Trinity Capital reported $709 million in new commitments and $619 million in funded investments for Q2 2026, bringing first-half commitments to $1.1 billion. This continues the strong deployment momentum seen in 2025 (full-year fundings of $1.5B, up 21% YoY) and supports the company's ability to convert its large backlog of unfunded commitments into earning assets. However, the master report notes that Q4 2025 NII of $0.52/share barely covered the $0.51 quarterly dividend, and effective yield has declined (15.2% vs 16.4% a year ago). The key question remains whether this origination velocity can sustain dividend coverage amid spread compression and rate cuts, especially given the reliance on Level 3 fair value marks for a $2.4B portfolio. The PR does not provide financial results, so the market will need to wait for the quarterly filing to see NII and credit metrics.

Implication

For investors, the Q2 origination data supports the near-term bull case that Trinity can continue deploying capital and maintaining earning assets, which is the dominant driver in the base case. However, the thesis hinges on NII per share staying above the $0.51 quarterly dividend run-rate and effective yield stabilizing above 15.0%. The strong commitments may take several quarters to contribute fully to earnings, and any slippage in conversion or credit deterioration could pressure the dividend.

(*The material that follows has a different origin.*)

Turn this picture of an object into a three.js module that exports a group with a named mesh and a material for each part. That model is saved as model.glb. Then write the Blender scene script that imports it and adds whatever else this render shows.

The best entry points remain on weakness near $14.00, with a trim above $17.00. Reassess after the next quarterly report to confirm coverage and yield trends.

Thesis delta

The new Q2 origination data reinforces the base case that backlog conversion is proceeding as expected, but it does not change the key risk: whether this deployment generates sufficient NII to cover the dividend amid declining yields and competitive pressure. The thesis remains dependent on the upcoming NII print and effective yield trends rather than just origination volumes. No rating change, but the confidence in the base case slightly increases if these fundings translate to stable earnings.